A total of 9,036 supporters signed up and no further tickets will be made available until the new price structure has been put in place.

Wolves became the first English club to drop from the top tier to the third in successive seasons twice as they fell to a meek 2-0 defeat at Brighton on Saturday.

And there are fears redundancies could follow, with Morgan so far refusing to be drawn on what the drop will mean for the 300 non-playing staff at the club.

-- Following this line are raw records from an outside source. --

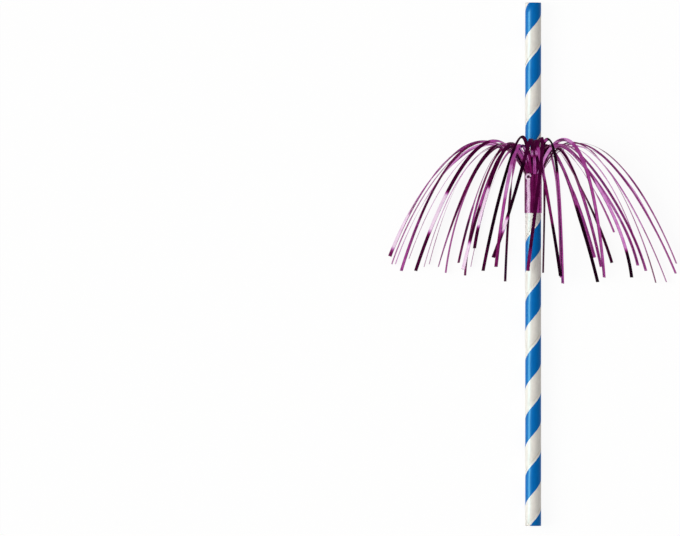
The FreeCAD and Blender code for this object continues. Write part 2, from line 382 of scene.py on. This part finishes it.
@dataclass(frozen=True)
class FoilWithPaintedReflections:
    """Metallised magenta film with its reflections painted into its colour: each stretch is painted bright
    or dark by how it turns.
    """

    # The stops turn a painted tone into colour: the darkest are painted shade and dark reflections, the
    # middle ones the film's magenta, the palest a painted glint.
    stops: tuple[tuple[float, Colour], ...] = (
        (0.00, (0.010, 0.001, 0.007)),
        (0.22, (0.056, 0.002, 0.030)),
        (0.40, (0.175, 0.007, 0.092)),
        (0.60, (0.380, 0.058, 0.290)),
        (0.78, (0.620, 0.220, 0.560)),
        (1.00, (1.000, 0.780, 0.960)),
    )
    smoothest: float = 0.17
    roughest: float = 0.34
    smear_scale: float = 900.0
    unrest: float = 0.24
    unrest_scale: float = 420.0
    crinkle_depth: float = 0.22 * MM
    crinkle_scale: float = 520.0

    def film(self) -> bpy.types.Material:
        """Make the film's material, which reads each place's painted reflection tone from the mesh.

        Returns:
            The material.
        """
        material, sheet, shader = new_material("magenta_foil")
        place = sheet.add("TexCoord").outputs["Object"]
        # The tone attribute carries the painted reflections: painted shade, the film's magenta and painted
        # glints, with random unevenness added.
        tone = sheet.add("Attribute", attribute_type="GEOMETRY", attribute_name="tone").outputs["Fac"]
        unrest = sheet.sum("SUBTRACT", sheet.noise(place, self.unrest_scale, roughness=0.6), 0.5)
        tone = sheet.sum("MULTIPLY_ADD", unrest, self.unrest, tone)
        ramp = sheet.add("ValToRGB")
        for position, _ in self.stops[2:]:
            ramp.color_ramp.elements.new(position)
        for element, (position, colour) in zip(ramp.color_ramp.elements, self.stops):
            element.position = position
            element.color = (*colour, 1.0)
        sheet.join(tone, ramp.inputs[0])
        sheet.join(ramp.outputs[0], shader.inputs["Base Color"])
        shader.inputs["Metallic"].default_value = 1.0
        smear = sheet.ramp(sheet.noise(place, self.smear_scale), 0.3, 0.7,
                           bottom=self.smoothest, top=self.roughest)
        sheet.join(smear, shader.inputs["Roughness"])
        crinkle = sheet.noise(place, self.crinkle_scale, roughness=0.55)
        sheet.join(sheet.bump(crinkle, self.crinkle_depth, strength=0.35), shader.inputs["Normal"])
        return material


def finish_piece(name: str, mesh_work: bmesh.types.BMesh, material: bpy.types.Material,
                 node: str) -> bpy.types.Object:
    """Turn mesh work into a smooth-shaded piece that rides on the frame.

    Args:
        name: the piece's name.
        mesh_work: the bmesh, which is freed.
        material: its finish.
        node: the frame's node that it stands for.

    Returns:
        The new object.
    """
    mesh = bpy.data.meshes.new(name)
    mesh_work.to_mesh(mesh)
    mesh_work.free()
    mesh.materials.append(material)
    for polygon in mesh.polygons:
        polygon.use_smooth = True
    piece = bpy.data.objects.new(name, mesh)
    bpy.context.scene.collection.objects.link(piece)
    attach(piece, "root")
    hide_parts(node)
    LOG.info("%s: %d faces", name, len(mesh.polygons))
    return piece


@dataclass
class PaperStraw:
    """The wound tube: inner plies, and an outer ply whose edges meet in a spiral seam.

    seam_edge rounds the strip's edges, in pairs of how far in from the edge and how far under the straw's
    outside. The inner plies start inner_under below the outside and stop inner_short before the ends.
    """

    length: float = 197.0 * MM
    radius: float = 3.0 * MM
    outer_ply: float = 0.10 * MM
    inner_under: float = 0.06 * MM
    inner_short: float = 0.01 * MM
    rim_round: float = 0.03 * MM
    seam_gap: float = 0.07 * MM
    seam_edge: tuple[tuple[float, float], ...] = (
        (0.0, 0.045 * MM), (0.04 * MM, 0.014 * MM), (0.12 * MM, 0.0),
    )
    turn_steps: int = 72
    tube_steps: int = 96
    finish: PaperFinish = field(default_factory=PaperFinish)

    def build(self) -> list[bpy.types.Object]:
        """Make both parts of the straw.

        Returns:
            The pieces.
        """
        return [
            finish_piece("striped_ply", self.wound_strip(), self.finish.printed(), "paper_straw"),
            finish_piece("inner_plies", self.inner_tube(), self.finish.raw(), "paper_straw"),
        ]

    def wound_strip(self) -> bmesh.types.BMesh:
        """Wind a strip of paper into a tube and trim both ends.

        Returns:
            The closed, thick ply.
        """
        pitch = self.finish.pitch
        seam = self.finish.seam_above
        first = seam - math.ceil((seam + self.length / 2) / pitch + 1) * pitch
        columns = (math.ceil(self.length / pitch) + 2) * self.turn_steps
        edge = [(self.seam_gap / 2 + inwards, under) for inwards, under in self.seam_edge]
        flat = [(pitch * share, 0.0) for share in (0.25, 0.5, 0.75)]
        profile = edge + flat + [(pitch - inwards, under) for inwards, under in reversed(edge)]
        work = bmesh.new()
        bmesh.ops.create_grid(work, x_segments=columns, y_segments=len(profile) - 1, size=0.5)
        for vertex in work.verts:
            column = round((vertex.co.x + 0.5) * columns)
            across, under = profile[round((vertex.co.y + 0.5) * (len(profile) - 1))]
            angle = math.tau * column / self.turn_steps
            radius = self.radius - under
            vertex.co = Vector((radius * math.sin(angle),
                                first + across + pitch * column / self.turn_steps,
                                AXIS_HEIGHT + radius * math.cos(angle)))
        bmesh.ops.recalc_face_normals(work, faces=work.faces)
        if sum(face.normal.dot(self.outward(face.calc_center_median())) for face in work.faces) < 0:
            bmesh.ops.reverse_faces(work, faces=work.faces)
        bmesh.ops.solidify(work, geom=work.faces[:], thickness=self.outer_ply)
        for end in (-1, 1):
            bmesh.ops.bisect_plane(work, geom=work.verts[:] + work.edges[:] + work.faces[:], dist=1e-7,
                                   plane_co=(0, end * self.length / 2, 0), plane_no=(0, end, 0),
                                   clear_outer=True)
            open_edges = [edge for edge in work.edges if edge.is_boundary]
            bmesh.ops.holes_fill(work, edges=open_edges, sides=0)
        return work

    def inner_tube(self) -> bmesh.types.BMesh:
        """Draw the inner plies as one open tube with thick walls.

        Returns:
            The closed tube.
        """
        work = bmesh.new()
        half_length = self.length / 2 - self.inner_short
        outside = self.radius - self.inner_under
        corners = [(BORE_RADIUS, -1), (outside, -1), (outside, 1), (BORE_RADIUS, 1)]
        verts = [work.verts.new((0, end * half_length, AXIS_HEIGHT + radius)) for radius, end in corners]
        edges = [work.edges.new((first, second)) for first, second in zip(verts, verts[1:] + verts[:1])]
        bmesh.ops.spin(work, geom=verts + edges, cent=(0, 0, AXIS_HEIGHT), axis=(0, 1, 0),
                       angle=math.tau, steps=self.tube_steps, use_merge=True)
        bmesh.ops.remove_doubles(work, verts=work.verts, dist=1e-6)
        bmesh.ops.recalc_face_normals(work, faces=work.faces)
        rims = [edge for edge in work.edges if edge.calc_face_angle(0.0) > math.radians(60)]
        bmesh.ops.bevel(work, geom=rims, offset=self.rim_round, affect="EDGES", segments=2, profile=0.5,
                        material=-1)
        return work

    @staticmethod
    def outward(place: Vector) -> Vector:
        """Point away from the straw's axis."""
        return Vector((place.x, 0, place.z - AXIS_HEIGHT)).normalized()


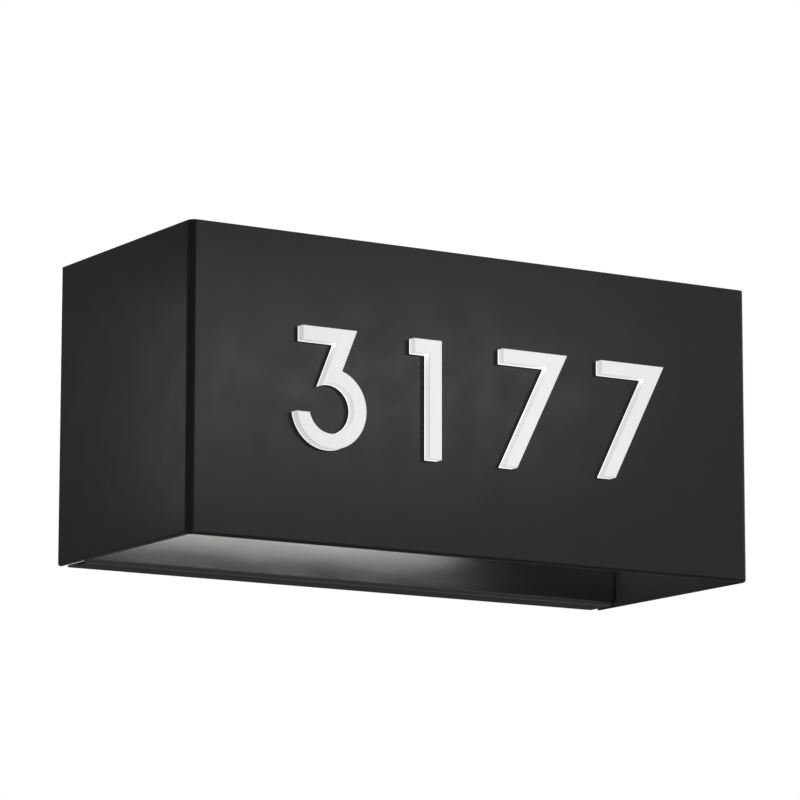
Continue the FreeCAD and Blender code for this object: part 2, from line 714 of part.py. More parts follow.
def holder_body():
    """Glazed porcelain lampholder, mouth down."""
    top, mouth = HOLDER_TOP, HOLDER_MOUTH
    profile = [(0, top), (NECK_R, top, 1.5), (NECK_R, top - NECK_L, 3.0), (HOLDER_R, top - 21.0, 4.0),
               (HOLDER_R, mouth + 6.0, 1.0), (HOLDER_BEAD_R, mouth + 4.5, 1.0), (HOLDER_BEAD_R, mouth, 1.2),
               (BORE_R, mouth, 0.6), (BORE_R, BORE_TOP), (0, BORE_TOP)]
    screw_depth = 9.0
    lead_hole_r = LEAD_D / 2 + 0.15
    cuts = []
    for side in BOTH_SIDES:
        screw_x, lead_x = side * HOLDER_SCREW_X, side * LEAD_X
        cuts.append(rod(M4_R, (screw_x, LAMP_Y, top - screw_depth), (screw_x, LAMP_Y, top)))
        cuts.append(rod(lead_hole_r, (lead_x, NECK_LEAD_Y, LEAD_Z), (lead_x, LAMP_Y + NECK_R, LEAD_Z)))
    return turned(profile, 0, LAMP_Y).cut(cuts)


def holder_shell():
    """Threaded brass shell, closed at the top round the contact's hole."""
    low = HOLDER_MOUTH + 2.5
    floor = BORE_TOP - SHELL_FLOOR
    profile = [(CONTACT_HOLE_R, BORE_TOP), (SHELL_OUTER_R, BORE_TOP), (SHELL_OUTER_R, low),
               (SHELL_INNER_R, low), (SHELL_INNER_R, floor), (CONTACT_HOLE_R, floor)]
    return turned(profile, 0, LAMP_Y)


def holder_contact():
    """Springy centre contact: a foot on the bore's roof and a tongue that bends down to the tip."""
    foot = BORE_TOP - CONTACT_T
    tongue = TIP_TOP + CONTACT_T
    curl = 0.5
    corners = [(-4.0, BORE_TOP), (4.0, BORE_TOP), (4.0, foot), (-2.6, foot), (0.6, tongue),
               (3.0, tongue + curl), (3.0, TIP_TOP + curl), (0.6, TIP_TOP), (-0.4, TIP_TOP), (-4.0, foot)]
    points = [Vector(x, LAMP_Y - CONTACT_W / 2, z) for x, z in corners]
    return prism(polygon(points), Vector(0, CONTACT_W, 0))


def holder_screws():
    """Two slotted screws from above, through the arm into the porcelain."""
    head_r = 3.8
    head_top = ARM_TOP + 2.4
    end = ARM_TOP - 10.0
    slot_half = 0.5
    screws = []
    for x in (-HOLDER_SCREW_X, HOLDER_SCREW_X):
        profile = [(0, end), (M4_R, end, 0.4), (M4_R, ARM_TOP), (head_r, ARM_TOP), (head_r, head_top, 1.6),
                   (0, head_top)]
        slot = box(x - head_r, x + head_r, LAMP_Y - slot_half, LAMP_Y + slot_half, head_top - 1.2, head_top)
        screws.append(turned(profile, x, LAMP_Y).cut(slot))
    return group(screws)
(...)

He issued a prepared apology to the club's supporters and the city of Wolverhampton after the game on Saturday, saying:?"We have failed our supporters and the city and for that I am truly sorry."

Despite relegation, manager Dean Saunders is expected to remain in his job.

He said:?"I will sit down with Steve and chief executive Jez Moxey in the next few days and start looking at things."

However, 74 per cent of the 6,300 voters who responded to an Express & Star poll said the manager should go.

Meanwhile, Wolves are counting the cost of their history-making decline, set at £5million by football finance specialists Deloitte.

High-earning players such as Roger Johnson and Jamie O'Hara are expected to leave, but if no other club buys them, they may be paid off by Wolves.

The fall mirrors the last relegation into the old Third Division on the same date 28 years ago, May 4, 1985 – again at Brighton.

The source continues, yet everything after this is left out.